Colin is introduced as an anti-hero. He is depressed. He has panic attacks. He self-medicates with alcohol and uses exercise in an unhealthy way. He lies about who he is, mainly to himself but also to his dad and two other brothers who work with him at the family’s auto mechanic shop. Colin is a miserable person with anger issues who takes out his anger on people who remind him of all he feels like he is not allowed to have. He leads a very stagnant, lonely life, wasting hours away on a couch with his dad and brothers, drinking bear and watching football. Trying to be straight. Starving for affection and desperate for approval.
And then he meets Rafe. Rafe works with LGBT teens and gets Colin to volunteer at the youth centre. Their friendship comes with a lot of desire on both parts, which Colin struggles a lot to accept. They build a very solid friendship and as they become closer, Colin’s walls start crumbling down all around him. But all the denial and the self-hatred he’s experienced his entire life cannot go away with a few nights of sex and some sweet words. Rafe challenges Colin and that’s where Colin’s evil alter ego fucks everything up. Because Colin is not magically a good tortured soul in this book. He lashes out. He hurts Rafe repeatedly. But Rafe understands and he has had demons of his own to deal with, so he has more patience than any person could have when dealing with a Colin who’s out of control with the vitriol that comes out of his mouth.
The author truly did a fantastic job of bringing these two characters to light. Their journey came with a lot of obstacles on both sides and they managed to come out on top. I never once doubted that they would make it, no matter how angsty a situation they had to face –and it was a lot of angst, let me tell you!
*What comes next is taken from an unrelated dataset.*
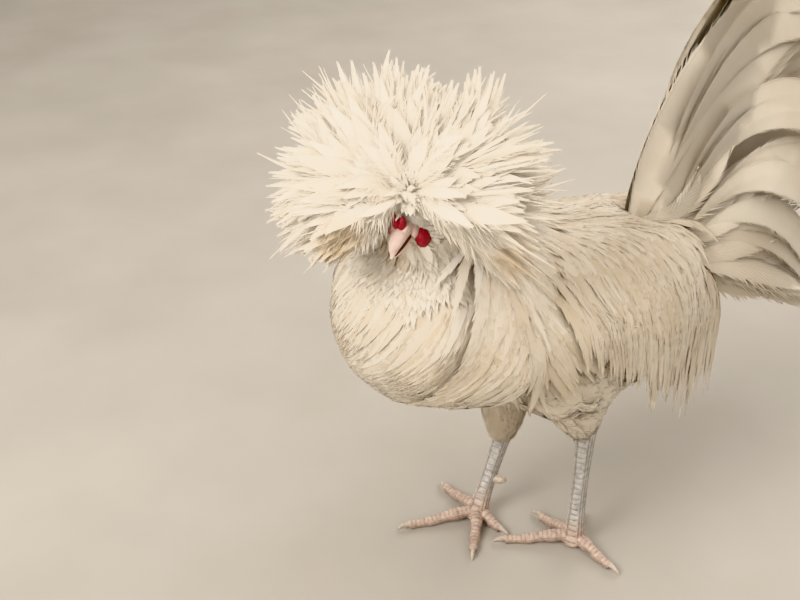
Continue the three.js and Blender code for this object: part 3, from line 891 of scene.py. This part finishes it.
def cover_rump():
    """The soft feathers that rise from the rump around the roots of the tail, and hang below it."""
    coat = Coat(6)
    grow(coat, "down", is_rump, 2.8, (26, 44), (8, 13), rump_flow, (1.0, 9.0), roll=24, cling=0.3)
    return coat.piece("rump_feathers")


# Crest: long frayed feathers that spring from a knob on the forehead, lie over one another like the
# petals of a rosette whose middle looks ahead and up, and part on either side of the bill

PARTING = (-38, 71)                # the open stretch around the face, in degrees from straight down
CREST_HALF = 109.0                 # how far the crest may reach to either side


def crest_way(around, tilt):
    """A direction: tilt degrees from the rosette's axis, around degrees from straight down the face."""
    around, tilt = np.radians(around)[..., None], np.radians(tilt)[..., None]
    flat = CREST_DOWN * np.cos(around) + CREST_SIDE * np.sin(around)
    return CREST_AXIS * np.cos(tilt) + flat * np.sin(tilt)


def crest_layer(coat, tufts, each, tilts, reach, width, droop=0.12, curl=0.16, opening=PARTING,
                gather=5.0, kind="crest", face=1.0):
    """Tufts of feathers; each starts at tilts[0] on the knob and bends out to tilts[1].

    The vanes face along the rosette's axis, or with face 0 straight out from the crest's middle."""
    open_from, open_to = opening
    around = (np.arange(tufts) + rng.random(tufts)) / tufts * (360 + open_from - open_to) + open_to
    start, end = vary(*tilts[0], tufts), vary(*tilts[1], tufts)
    size, sway = vary(0.88, 1.08, tufts), rng.normal(0, curl, tufts)
    around, start, end, size, sway = (np.repeat(v, each) for v in (around, start, end, size, sway))
    many = tufts * each
    around = around + rng.normal(0, gather, many)
    end = end + rng.normal(0, 5, many)
    sway = sway + rng.normal(0, 0.08, many)
    long = vary(*reach, many) * size * np.interp(around % 360, *CREST_OUTLINE)
    root = CREST_KNOB - CREST_AXIS * 11 + crest_way(around, start) * vary(6, 13, many)[:, None]
    steps = 10
    spines = [root]
    for k in range(steps):
        t = (k + 0.5) / steps
        swept = np.clip(around + np.degrees(sway) * t * 1.6, open_to - 4, 360 + open_from + 4)
        way = crest_way(swept, mix(start, end, min(1, t * 2.4)))
        way = unit(way + DOWN * droop * t**1.5)
        spines.append(spines[-1] + way * (long / steps)[:, None])
    spines = np.stack(spines, 1)
    over = np.abs(spines[..., 0] + SHIFT[0]).max(1) / CREST_HALF
    spines = root[:, None] + (spines - root[:, None]) / np.maximum(over, 1)[:, None, None]
    ups = CREST_AXIS * face + unit(spines - CREST_ROOT) * (1 - face) + rng.normal(0, 0.12, (many, 1, 3))
    coat.add(kind, spines, ups, vary(*width, many), skin_map.nearest(spines[:, 2])[2], roll=12)


def crest_out(p):
    return unit(unit(p - CREST_ROOT) * 0.3 + CREST_AXIS)


def crest_back():
    """The rear of the crest: feathers that fall back and down over the nape."""
    coat = Coat(7)
    crest_layer(coat, 40, 10, ((65, 100), (98, 122)), (0.8, 1.04), (14, 22), 0.35, 0.2, (-62, 66), face=0.35)
    crest_layer(coat, 36, 9, ((75, 120), (112, 138)), (0.8, 1.02), (15, 24), 0.6, 0.2, (-75, 78), face=0.1)
    dome = make_mesh("dome", *ball(CREST_ROOT + (4, -2, 4), (57, 57, 52), 24, 36))
    dome_map = SkinMap(dome.data)
    bpy.data.objects.remove(dome)
    fall = lambda p: unit(unit(p - CREST_KNOB) + DOWN * 0.7)
    grow(coat, "plume", is_crest_rear, 3.0, (56, 92), (14, 21), fall, (-24.0, 5.0), cling=0.7, droop=0.2,
         steps=10, over=dome_map, free=296)
    return coat.piece("crest_back", lambda p: unit(p - CREST_ROOT), 0.12)


def crest_front():
    """The rosette itself, long at its rim and laid in ever shorter rows towards the middle."""
    coat = Coat(8)
    crest_layer(coat, 20, 17, ((55, 85), (84, 102)), (0.86, 1.1), (13, 20), 0.14, 0.34, gather=2.4)
    crest_layer(coat, 22, 14, ((45, 72), (76, 92)), (0.74, 1.02), (15, 23), 0.12, 0.3, gather=3.2)
    crest_layer(coat, 22, 10, ((35, 60), (68, 84)), (0.5, 0.85), (17, 25), 0.1, 0.26, PARTING, 4.5, "plume")
    crest_layer(coat, 20, 8, ((20, 50), (62, 80)), (0.26, 0.55), (12, 19), 0.1, 0.3, PARTING, 6, "plume")
    crest_layer(coat, 60, 5, ((40, 85), (70, 100)), (0.7, 1.12), (3, 6), 0.14, 0.36, PARTING, 5, "wisp")
    crest_layer(coat, 10, 8, ((20, 60), (66, 84)), (0.09, 0.17), (5, 8), 0.0, opening=(70, 318))
    crest_layer(coat, 9, 6, ((5, 35), (45, 72)), (0.12, 0.22), (6, 10), 0.0, opening=(0, 0))
    crest_layer(coat, 7, 5, ((0, 14), (30, 58)), (0.11, 0.19), (6, 9), 0.0, opening=(0, 0))
    return coat.piece("crest_front", crest_out)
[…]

The sex scenes between them were wonderful, with a perfect combination of smut and feelz, and the dirty talk?!!!! Kudos, author, bravo!
Another thing I love about the writing style in this series is how real the dialogue is. It’s so convenient for people to say what they want, in the order that needs to be said, and in a coherent, logical way, all while listening to another person and addressing their points. Ha! Like that happens in real life. And in this book, the characters, not just the main ones, often try to talk to each other and fail to bring the point home. And it feels so authentic, the way they fumble around their words, while we get a running commentary of their inner monologue at the same time, like a snapshot of everything that comes through that character’s head at that moment, synapses misfiring in the characters’ fight to express themselves, and only a small proportion of that whole production that is the human mind at work actually making it out their mouth. It’s fascinating and it’s what made me absolutely adore book one of the series. I love introspective characters and getting into the deepest recesses of their mind, digging through layers and layers of life experience, stereotyping, fears, and hopes, and to see how that is presented to the world, only a glimpse of it really.
I highly recommend this gem of a sequel, especially to fans of hurt/comfort mm, because this is one book that will gut you. But it hurts so good! It’ all worth it.